Dress Up Your Coupons
Coupons get customers in the door, but there are limits to their value. "Mass-mail coupons are costly, and they lose their effectiveness in attracting new customers once a local store is established," says Robyn Miller, general manager of eight Fantastic Sam's hair salons, in Louisville, Ky. She now uses targeted coupon promotions.
Stylists personally hand each customer a holiday discount coupon for the next visit. The celebration theme keeps the customer from inferring that services aren't worth full price. The holiday linkage also helps remind customers of the coupon's expiration date and encourages them to return in a timely fashion. A month without a holiday is turned into a "customer appreciation month."

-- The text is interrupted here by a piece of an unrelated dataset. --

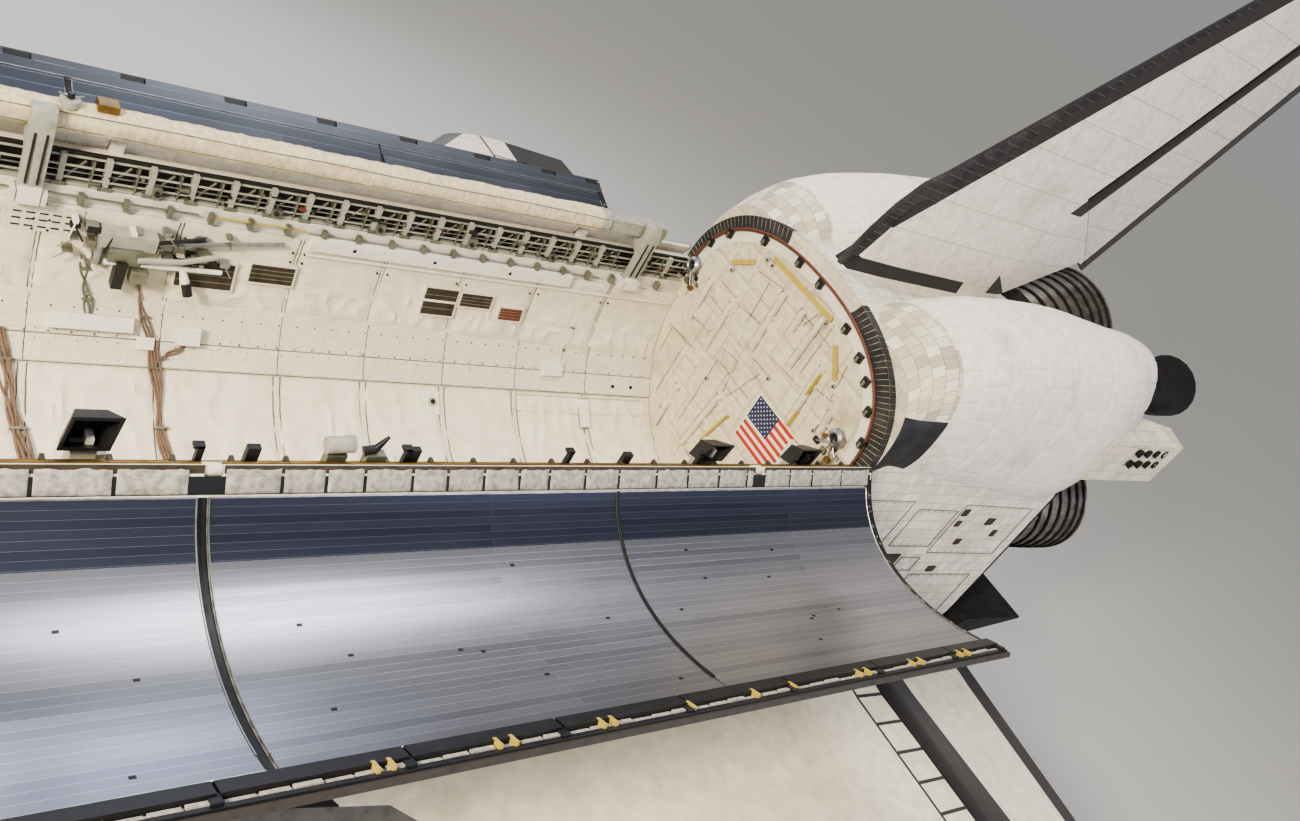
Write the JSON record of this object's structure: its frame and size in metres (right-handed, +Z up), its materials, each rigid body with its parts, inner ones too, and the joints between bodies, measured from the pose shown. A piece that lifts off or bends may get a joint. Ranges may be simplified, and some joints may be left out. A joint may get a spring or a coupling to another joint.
{
  "type": "winged space shuttle orbiter",
  "caption": "Winged space shuttle orbiter with its payload bay doors open, standing on its landing gear.",
  "frame": {"origin": "on the ground, under the middle of the bounding box", "axes": "+X aft, +Y to starboard, +Z up; the vehicle is pitched 3 degrees nose down, as it parks"},
  "size_m": [36.572, 23.7948, 17.2914],
  "materials": {
    "blanket": "quilted felt and glass-cloth insulation, matt",
    "white_tile": "coated silica tiles, matt",
    "black_tile": "coated silica tiles, satin black",
    "carbon": "coated carbon composite, matt grey",
    "liner": "quilted bay liner, matt",
    "radiator": "silvered film over aluminium panels",
    "metal": "machined aluminium and titanium",
    "bell": "heat-tinted nickel alloy tubes and hoops",
    "dark_bell": "coated niobium alloy, dark",
    "glass": "tempered silica glass",
    "tyre": "black aircraft tyres on grey rims",
    "cockpit": "grey painted panels and seats"
  },
  "bodies": {
    "airframe": {"nose_cap": "carbon", "forward_fuselage": "white_tile", "windshield": "glass", "overhead_windows": "glass", "flight_deck": "cockpit", "forward_bulkhead": "liner", "mid_fuselage": "white_tile", "starboard_side_wall": "liner", "port_side_wall": "liner", "port_longeron": "metal", "starboard_longeron": "metal", "aft_bulkhead": "blanket", "aft_fuselage": "white_tile", "base_heat_shield": "black_tile", "main_engine_upper": "bell", "main_engine_port": "bell", "main_engine_starboard": "bell", "starboard_pod": "blanket", "port_pod": "blanket", "starboard_pod_nozzle": "dark_bell", "port_pod_nozzle": "dark_bell", "starboard_wing": "white_tile", "port_wing": "white_tile", "starboard_leading_edge": "carbon", "port_leading_edge": "carbon", "vertical_fin": "blanket", "starboard_nose_gear_door": "white_tile", "port_nose_gear_door": "white_tile", "starboard_main_gear_door": "black_tile", "port_main_gear_door": "black_tile", "nose_gear_leg": "metal", "starboard_main_gear_leg": "metal", "port_main_gear_leg": "metal"},
    "port_door_body": {"port_door": "white_tile", "port_aft_radiator": "radiator"},
    "port_radiator_body": {"port_forward_radiator": "radiator"},
    "starboard_door_body": {"starboard_door": "white_tile", "starboard_aft_radiator": "radiator"},
    "starboard_radiator_body": {"starboard_forward_radiator": "radiator"},
    "boom_body": {"inspection_boom": "blanket", "boom_pedestal_forward": "metal", "boom_pedestal_middle": "metal", "boom_pedestal_aft": "metal"},
    "hatch_body": {"side_hatch": "white_tile"},
    "body_flap_body": {"body_flap": "black_tile"},
    "port_elevon_inboard_body": {"port_elevon_inboard": "white_tile"},
    "port_elevon_outboard_body": {"port_elevon_outboard": "white_tile"},
    "starboard_elevon_inboard_body": {"starboard_elevon_inboard": "white_tile"},
    "starboard_elevon_outboard_body": {"starboard_elevon_outboard": "white_tile"},
    "rudder_body": {"rudder_shaft": "metal"},
    "rudder_starboard_body": {"rudder_panel_starboard": "blanket"},
    "rudder_port_body": {"rudder_panel_port": "blanket"},
    "nose_steering_body": {"nose_gear_steering": "metal"},
    "nose_wheels_body": {"nose_wheels": "tyre"},
    "port_main_wheels_body": {"port_main_wheels": "tyre"},
    "starboard_main_wheels_body": {"starboard_main_wheels": "tyre"}
  },
  "joints": [
    {"name": "port_door_hinge", "type": "hinge", "parent": "airframe", "child": "port_door_body", "pos_m": [-0.42426, -2.68224, 6.52608], "axis": [0.9986, 0, 0.0523], "range_deg": [-149.3, 26.2]},
    {"name": "starboard_door_hinge", "type": "hinge", "parent": "airframe", "child": "starboard_door_body", "pos_m": [-0.42426, 2.68224, 6.52608], "axis": [-0.9986, 0, -0.0523], "range_deg": [-158.8, 16.7]},
    {"name": "port_radiator_hinge", "type": "hinge", "parent": "port_door_body", "child": "port_radiator_body", "pos_m": [-4.98375, -2.9103, 6.16751], "axis": [-0.9986, 0, -0.0523], "range_deg": [0, 35.5]},
    {"name": "starboard_radiator_hinge", "type": "hinge", "parent": "starboard_door_body", "child": "starboard_radiator_body", "pos_m": [-4.98186, 2.88746, 6.13156], "axis": [0.9986, 0, 0.0523], "range_deg": [0, 35.5]},
    {"name": "boom_roll", "type": "hinge", "parent": "airframe", "child": "boom_body", "pos_m": [-0.38983, 2.31648, 5.86912], "axis": [-0.9986, 0, -0.0523], "range_deg": [-31.4, 3.31]},
    {"name": "hatch_hinge", "type": "hinge", "parent": "airframe", "child": "hatch_body", "pos_m": [-11.77325, -2.56286, 3.22504], "axis": [0.9986, 0, 0.0523], "range_deg": [0, 90]},
    {"name": "body_flap_hinge", "type": "hinge", "parent": "airframe", "child": "body_flap_body", "pos_m": [14.66052, 0, 3.57772], "axis": [0, 1, 0], "range_deg": [-11.7, 22.5]},
    {"name": "port_elevon_inboard_hinge", "type": "hinge", "parent": "airframe", "child": "port_elevon_inboard_body", "pos_m": [10.97581, -5.50164, 3.51388], "axis": [0.0028, 0.9985, -0.0543], "range_deg": [-35, 20]},
    {"name": "port_elevon_outboard_hinge", "type": "hinge", "parent": "airframe", "child": "port_elevon_outboard_body", "pos_m": [10.96433, -9.525, 3.73285], "axis": [0.0028, 0.9985, -0.0543], "range_deg": [-35, 20]},
    {"name": "starboard_elevon_inboard_hinge", "type": "hinge", "parent": "airframe", "child": "starboard_elevon_inboard_body", "pos_m": [10.97581, 5.50164, 3.51388], "axis": [-0.0028, 0.9985, 0.0543], "range_deg": [-35, 20]},
    {"name": "starboard_elevon_outboard_hinge", "type": "hinge", "parent": "airframe", "child": "starboard_elevon_outboard_body", "pos_m": [10.96433, 9.525, 3.73285], "axis": [-0.0028, 0.9985, 0.0543], "range_deg": [-35, 20]},
    {"name": "rudder_hinge", "type": "hinge", "parent": "airframe", "child": "rudder_body", "pos_m": [15.03933, 0, 13.79695], "axis": [0.5273, 0, 0.8497], "range_deg": [-27.1, 27.1]},
    {"name": "rudder_starboard_hinge", "type": "hinge", "parent": "rudder_body", "child": "rudder_starboard_body", "pos_m": [15.03933, 0, 13.79695], "axis": [0.5273, 0, 0.8497], "range_deg": [0, 49.3]},
    {"name": "rudder_port_hinge", "type": "hinge", "parent": "rudder_body", "child": "rudder_port_body", "pos_m": [15.03933, 0, 13.79695], "axis": [-0.5273, 0, -0.8497], "range_deg": [0, 49.3]},
    {"name": "nose_steering", "type": "hinge", "parent": "airframe", "child": "nose_steering_body", "pos_m": [-14.53272, 0, 1.2297], "axis": [0, 0, 1], "range_deg": [-10, 10]},
    {"name": "nose_wheels_spin", "type": "hinge", "parent": "nose_steering_body", "child": "nose_wheels_body", "pos_m": [-14.53272, 0, 0.406], "axis": [0, 1, 0], "continuous": true},
    {"name": "port_main_wheels_spin", "type": "hinge", "parent": "airframe", "child": "port_main_wheels_body", "pos_m": [5.66949, -3.454, 0.565], "axis": [0, 1, 0], "continuous": true},
    {"name": "starboard_main_wheels_spin", "type": "hinge", "parent": "airframe", "child": "starboard_main_wheels_body", "pos_m": [5.66949, 3.454, 0.565], "axis": [0, 1, 0], "continuous": true}
  ],
  "couplings": [
    {"joint": "boom_roll", "follows": "starboard_door_hinge", "ratio": 0.19773}
  ]
}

Miller recruits new customers by mailing postcards to new homeowners, whose names are supplied free by the local paper. She also relies heavily on word-of-mouth communication. To get the word out, Fantastic Sam's teams up with local employers to offer discounts through company benefit programs. The employees learn about the discounts through their company's internal communications.
Do targeted promotions pay off? "You bet," says Miller. The $100 cost of printing coupons to distribute in the salons is nothing compared to the $6,000 it would cost for a single mass mailing. Since switching from mass-mail coupons two years ago, Fantastic Sam's has redeemed 5,000 additional coupons each year, and revenues are up $1 million.